Question - To help understand the insight that can be generated from a statement of financial position (also known as a Balance Sheet), you will create your own "personal balance sheet." In order to do this, use the following steps:

1. Step 1: Identify all of your assets: identify what financial (e.g., cash, stocks) assets or non-financial assets (e.g., house, car, goods) that you have. Make a list of your assets, and total them up. It is OK if you estimate what certain things are worth such as your house or your car.

2. Step 2: Identify all of your liabilities (your debts) such as student loans, mortgages, credit card debt, etc. Make a list of your liabilities, and also sum up the total.

3. Step 3: take your assets and subtract your liabilities - your end result will be your equity position. Your equity position may be positive or negative.

You may wish to use the following template PERSONAL BALANCE SHEET, or your own Excel or other word processing software, to do this exercise.
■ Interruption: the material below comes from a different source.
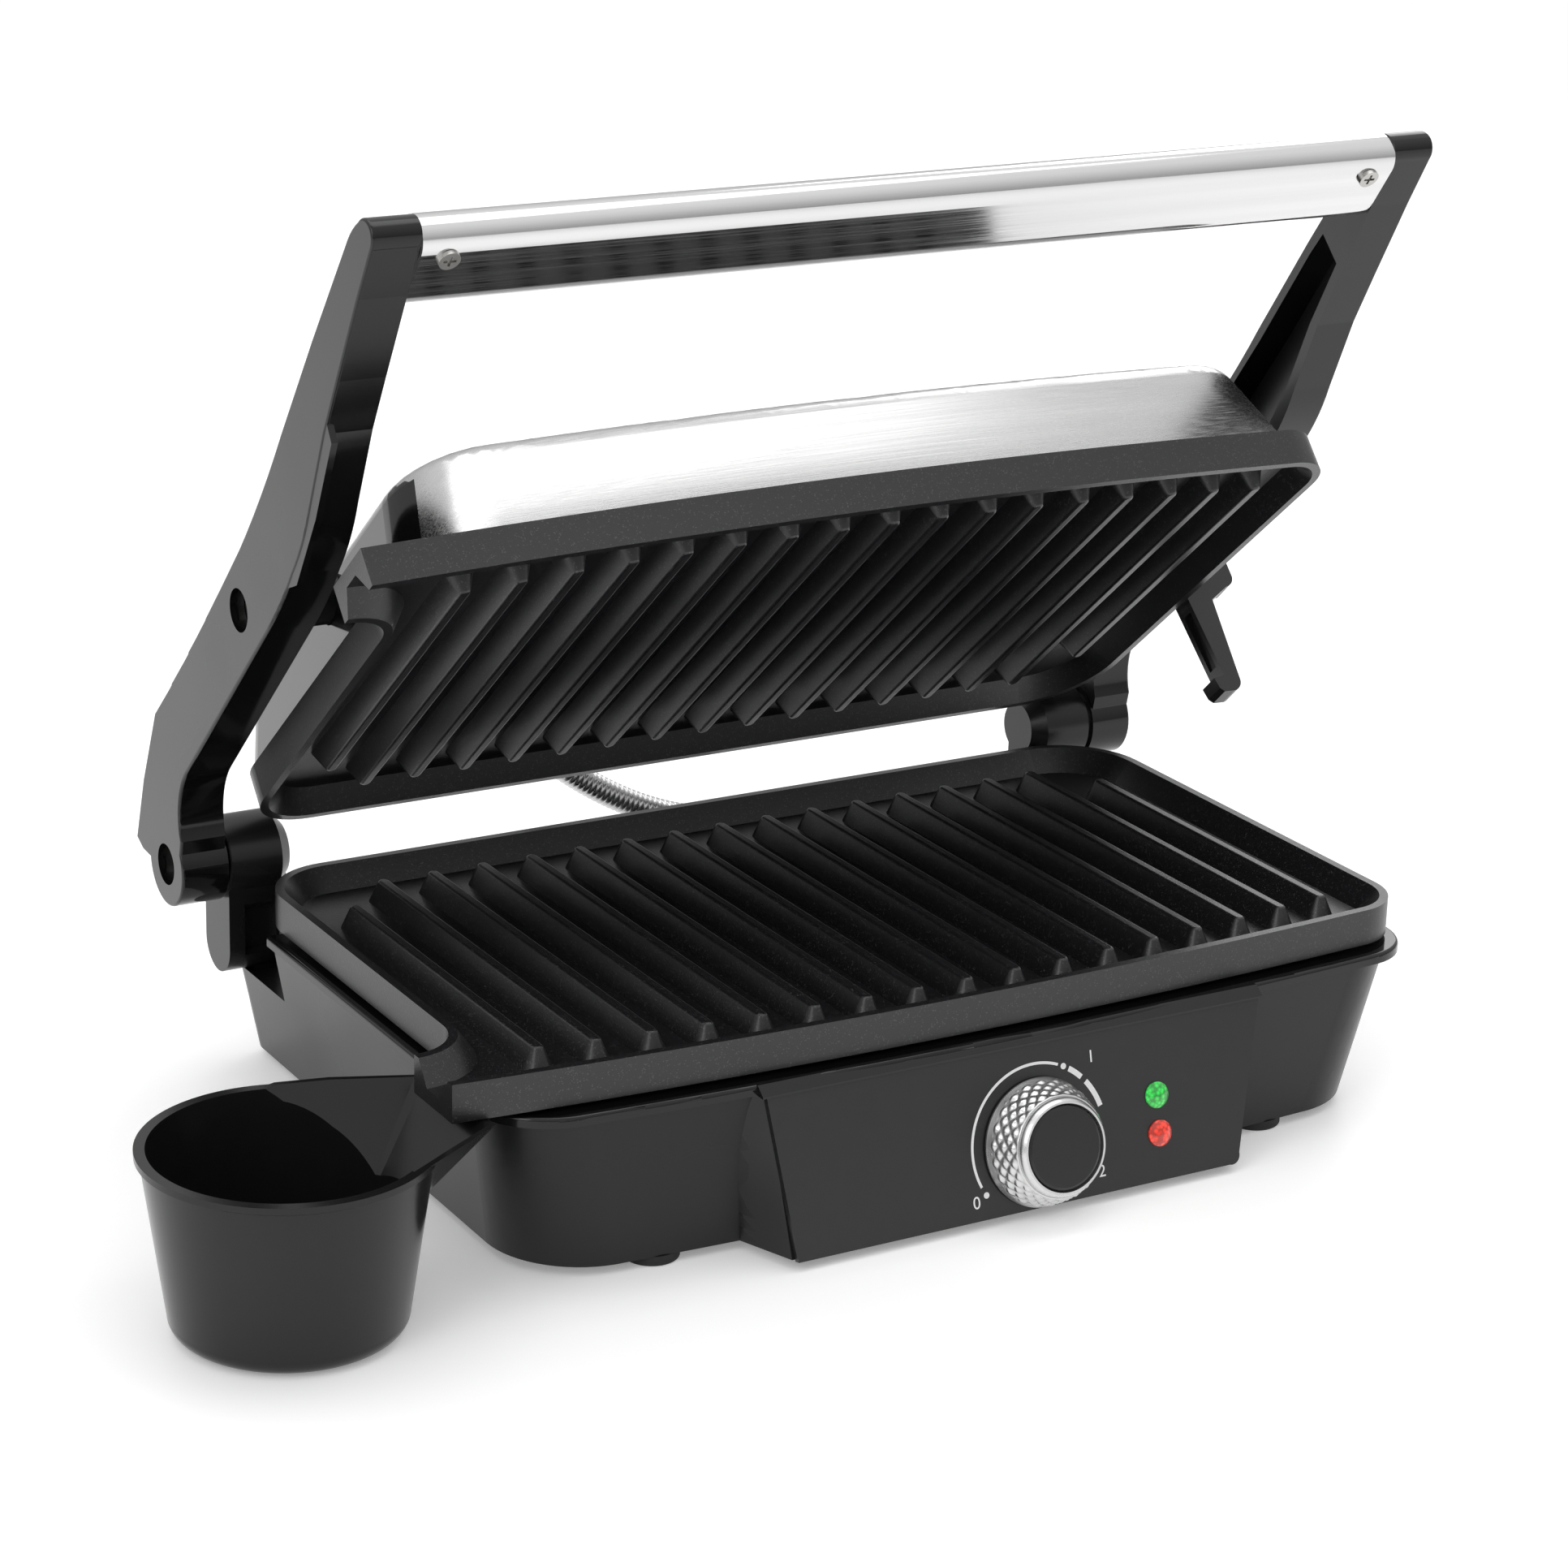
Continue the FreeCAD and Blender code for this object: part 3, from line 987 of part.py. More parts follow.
middle = new_sketch(frame_body, "MiddleClear", offset=seat)
block(middle, -127.0, 40.0, 127.0, 84.0)
feature(frame_body, "Pocket", "MiddleClearCut", middle, 30.0, back=True)
bores = new_sketch(frame_body, "PivotBores", "YZ_Plane", -154.0)
ring(bores, dim("hinge_back") - dim("pivot_forward"), dim("pivot_up"), dim("pivot_shank"))
feature(frame_body, "Pocket", "PivotBoreCut", bores, 308.0, back=True)
for side_name, hand in (("left", -1), ("right", 1)):
    pivot_screw(f"lid_pivot_{side_name}", LID, hand, 130.0)
lid_screws = []
for x, y in PLATE_BOSSES:
    lid_screws.append(Part.makeCylinder(1.7, 9.0, V(1.1 * x, y + 4, seat), V(0, 0, 1)))
screw_bores = new_sketch(frame_body, "ScrewBores", offset=seat)
for x, y in PLATE_BOSSES:
    ring(screw_bores, 1.1 * x, y + 4, 1.7)
feature(frame_body, "Pocket", "ScrewBoreCut", screw_bores, 9.0, back=True)
solid("lid_screws", shell_top, Part.makeCompound(lid_screws))
behind_dish = seat + REFLECTOR_DROP - SEAT_DROP + 0.8
solid("lid_terminal", shell_top, cuboid(-90, 105, behind_dish, -60, 120, behind_dish + 9))

# ---------------------------------------------------------------- drip cup
CUP = BASE.multiply(turned(dim("cup_x"), dim("cup_y"), 0))
cup = new_body("drip_cup", CUP)
wall_section = new_sketch(cup, "CupSection", "XZ_Plane")
foot_r, rim_r, rim_z, thin_wall = (dim(k) for k in ("cup_foot_radius", "cup_rim_radius", "cup_height", "cup_wall"))
lip = 1.4
inside = rim_r - lip - thin_wall
trace(wall_section,
      (0, 0.5), (foot_r - 5, 0.5), (foot_r - 1.2, 1.9, foot_r + 0.4, 5.5), (rim_r - lip, rim_z - 2.6),
      (rim_r, rim_z - 1.8), (rim_r, rim_z), (0, rim_z))
spin(cup, "Revolution", "CupBlank", wall_section)
# the pouring lip: its outline at the rim, drawn in towards a point as it runs down the wall
BEAK = [(9.0, 37.2), (13.0, 38.4), (27.5, 35.2), (49.5, 26.2), (50.6, 22.2), (53.6, -12.8), (35.0, -24.2), (22.0, -32.0)]
BEAK_HUB = (16.0, 3.0)


def beak_outline(name, z, share, inset):
    """The lip's outline at a height, drawn in to a share of its size and less a margin."""
    sketch = new_sketch(cup, name, offset=z)
    hub_x, hub_y = BEAK_HUB
    steps = []
    for x, y in BEAK:
        reach = math.hypot(x - hub_x, y - hub_y)
        size = share * (reach - inset) / reach
        steps.append((hub_x + (x - hub_x) * size, hub_y + (y - hub_y) * size))
    return trace(sketch, *reversed(steps))


loft(cup, "Additive", "Beak", beak_outline("BeakFoot", 26.0, 0.4, 0.0), beak_outline("BeakRim", rim_z, 1.0, 0.0), True)
loft(cup, "Subtractive", "BeakHollow",
     beak_outline("HollowFoot", 29.0, 0.4, 1.8), beak_outline("HollowRim", rim_z, 1.0, 1.8), True)
hollow = new_sketch(cup, "CupHollow", "XZ_Plane")
trace(hollow, (0, 2.5), (foot_r - 6, 2.5), (foot_r - 3.0, 3.2, foot_r + 0.4 - thin_wall, 6.5), (inside, rim_z),
      (0, rim_z))
spin(cup, "Groove", "Hollow", hollow)

# ---------------------------------------------------------------- conduit between housing and lid


def rounded_route(points, radius):
    """A wire through corner points whose bends are arcs tangent to the straight runs."""
    edges = []
    start = points[0]
    for before, corner, after in zip(points, points[1:], points[2:]):
        to_start = (before - corner).normalize()
        to_end = (after - corner).normalize()
        angle = to_start.getAngle(to_end)
        setback = radius / math.tan(angle / 2)
        first, last = corner + to_start * setback, corner + to_end * setback
        bisector = (to_start + to_end).normalize()
        middle = corner + bisector * (radius / math.sin(angle / 2) - radius)
        edges.append(Part.makeLine(start, first))
        edges.append(Part.Arc(first, middle, last).toShape())
        start = last
    edges.append(Part.makeLine(start, points[-1]))
    return Part.Wire(edges)


def in_base(frame, x, y, z):
    """A point of another frame, seen from the base."""
    return BASE.inverse().multVec(frame.multVec(V(x, y, z)))


lid_mouth = in_base(shell_top, EXIT["x"], 152.0, EXIT["w"])
lid_way = (in_base(shell_top, EXIT["x"], 153.0, EXIT["w"]) - lid_mouth)
route = [lid_mouth, lid_mouth + lid_way * 17.0, V(-4.0, 187.0, 52.0), V(CONDUIT_IN["x"], 181.0, CONDUIT_IN["z"]),
         V(CONDUIT_IN["x"], 153.0, CONDUIT_IN["z"])]
path = rounded_route(route, 13.0)


def hose(radius):
    section = Part.Wire(Part.makeCircle(radius, route[0], lid_way))
    return path.makePipeShell([section], True, True)


solid("conduit", BASE, hose(dim("conduit_radius")).cut(hose(dim("conduit_bore"))))


def lock_nut(label, frame, x, y, z, way):
    """A hexagonal nut round the conduit where it passes a wall."""
    centre = V(x, y, z)
    six = [centre + V(7.5 * math.cos(math.radians(60 * i)), 0, 7.5 * math.sin(math.radians(60 * i)))
           for i in range(7)]
    nut = Part.Face(Part.makePolygon(six)).extrude(V(0, way, 0))
    hole = Part.makeCylinder(dim("conduit_radius"), 20, centre - V(0, 10, 0), V(0, 1, 0))
    return solid(label, frame, nut.cut(hole))


lock_nut("conduit_nut_base", BASE, CONDUIT_IN["x"], dim("deck_rear"), CONDUIT_IN["z"], 4.0)

# ---------------------------------------------------------------- write the files
os.makedirs("parts", exist_ok=True)
doc.recompute()
for item in doc.Objects:
    if "Invalid" in item.State or "Error" in item.State:
        raise RuntimeError(f"{item.Label} did not compute: {item.State}")
labels = [item.Label for item in nodes]
if len(set(labels)) != len(labels):
    raise RuntimeError("two sub-parts share a name")
for item in nodes:
    shape = item.Shape
    if shape.isNull() or not shape.isValid() or not shape.Solids:
        raise RuntimeError(f"{item.Label} has no valid solid")
    shape.exportStep(f"parts/{item.Label}.step")
whole = Part.makeCompound([item.Shape for item in nodes]).BoundBox
print(f"{len(nodes)} nodes, box X {whole.XMin:.2f} {whole.XMax:.2f} Y {whole.YMin:.2f} {whole.YMax:.2f} "
      f"Z {whole.ZMin:.2f} {whole.ZMax:.2f}")
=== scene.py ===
"""Looks for the panini press: materials, printed marks, knurling and the spiral conduit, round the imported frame.

Everything is in metres in the row frame: X across, Y from the cook to the hinge, Z up from the table.
"""
import json
import math

import bmesh
import bpy
from mathutils import Matrix, Vector


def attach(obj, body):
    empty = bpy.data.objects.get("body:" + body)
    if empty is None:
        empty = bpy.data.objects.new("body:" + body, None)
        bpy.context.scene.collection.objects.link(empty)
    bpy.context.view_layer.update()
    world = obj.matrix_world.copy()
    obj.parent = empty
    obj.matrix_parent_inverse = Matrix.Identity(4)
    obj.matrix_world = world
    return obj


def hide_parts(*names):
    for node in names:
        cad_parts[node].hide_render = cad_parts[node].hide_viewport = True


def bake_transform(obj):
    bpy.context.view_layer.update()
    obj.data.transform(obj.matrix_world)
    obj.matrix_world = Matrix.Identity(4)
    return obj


MM = 0.001

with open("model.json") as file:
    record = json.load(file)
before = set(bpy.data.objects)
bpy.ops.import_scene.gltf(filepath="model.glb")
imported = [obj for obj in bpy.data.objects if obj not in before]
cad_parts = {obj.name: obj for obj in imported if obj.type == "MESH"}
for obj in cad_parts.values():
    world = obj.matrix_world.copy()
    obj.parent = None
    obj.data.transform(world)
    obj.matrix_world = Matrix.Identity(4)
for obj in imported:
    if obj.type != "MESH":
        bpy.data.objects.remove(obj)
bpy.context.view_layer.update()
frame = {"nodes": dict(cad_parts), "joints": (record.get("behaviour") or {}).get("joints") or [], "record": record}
JOINTS = {j["name"]: j for j in frame["joints"]}
NODES = frame["nodes"]


# ---------------------------------------------------------------- materials
class Paint:
    """A Principled material and the nodes that feed it. Textures run in the row frame, per metre."""

    def __init__(self, name, colour, roughness, **constants):
        self.material = bpy.data.materials.new(name)
        self.material.use_nodes = True
        self.tree = self.material.node_tree
        self.shader = self.tree.nodes["Principled BSDF"]
        self.set(Base_Color=(*colour, 1.0), Roughness=roughness, **constants)
        self.place = self.tree.nodes.new("ShaderNodeTexCoord").outputs["Object"]
        self.bumps = None

    def set(self, **constants):
        for key, number in constants.items():
            self.shader.inputs[key.replace("_", " ")].default_value = number

    def add(self, kind, **inputs):
        node = self.tree.nodes.new(f"ShaderNode{kind}")
        for key, source in inputs.items():
            self.feed(node.inputs[key.replace("_", " ")], source)
        return node

    def feed(self, socket, source):
        if isinstance(source, bpy.types.NodeSocket):
            self.tree.links.new(source, socket)
        else:
            socket.default_value = source

    def stretched(self, x, y, z):
        """The place in the row frame, scaled along each axis."""
        node = self.add("Mapping", Vector=self.place)
        node.inputs["Scale"].default_value = (x, y, z)
        return node.outputs["Vector"]

    def noise(self, scale, detail=3.0, place=None):
        node = self.add("TexNoise", Vector=self.place if place is None else place, Scale=scale, Detail=detail)
        return node.outputs["Fac"]

    def ramp(self, source, low, high, to_low=0.0, to_high=1.0):
        """source's range low..high stretched to to_low..to_high, and held at its ends."""
        node = self.add("MapRange", Value=source)
        for key, number in (("From Min", low), ("From Max", high), ("To Min", to_low), ("To Max", to_high)):
            node.inputs[key].default_value = number
        return node.outputs["Result"]

    def mix(self, share, a, b):
        node = self.tree.nodes.new("ShaderNodeMix")
        node.data_type = "RGBA"
        self.feed(node.inputs["Factor"], share)
        self.feed(node.inputs[6], (*a, 1.0) if isinstance(a, tuple) else a)
        self.feed(node.inputs[7], (*b, 1.0) if isinstance(b, tuple) else b)
        return node.outputs[2]

    def colour(self, source):
        self.feed(self.shader.inputs["Base Color"], source)

    def roughness(self, source):
        self.feed(self.shader.inputs["Roughness"], source)

    def bump(self, source, depth, strength=1.0):
        """Relief of a depth in metres, laid over any relief already there."""
        node = self.add("Bump", Height=source, Strength=strength, Distance=depth)
        if self.bumps:
            self.feed(node.inputs["Normal"], self.bumps)
        self.bumps = node.outputs["Normal"]
        self.feed(self.shader.inputs["Normal"], self.bumps)


def moulded(name, shade, roughness, grain=0.03, gloss=0.5):
    """Moulded plastic: a fine spark-eroded grain and slightly uneven gloss."""
    paint = Paint(name, (shade, shade, shade * 1.03), roughness, Specular_IOR_Level=gloss)
    broad = paint.noise(14.0, 2.0)
    paint.roughness(paint.ramp(broad, 0.3, 0.7, roughness - 0.04, roughness + 0.05))
    dark = (shade * 0.88,) * 3
    pale = (shade * 1.12, shade * 1.12, shade * 1.16)
    paint.colour(paint.mix(paint.noise(160.0), dark, pale))
    paint.bump(paint.noise(2600.0, 2.0), grain * MM)
    return paint.material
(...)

In the discussion board, you can talk about what you learnt from this activity (e.g., what is your biggest asset or biggest liability) but you do not have to disclose anything about your financial position. You can even use target amounts for yourself (e.g., a retirement asset amount and debt amount) rather than actual amounts.

Discussion Questions Pertaining to Activity

After completing the activity, discuss the following with your groups:

1. Was there anything surprising you learnt after calculating your personal balance sheet?

2. How do you forecast your personal balance sheet to change in the next year? 5 years?

3. If you look at some of your larger assets such as a place of residence, how is your recording at their estimate value different than what accountants would do under the historical cost principle? What are some of the positives and negatives of the historical cost principle approach?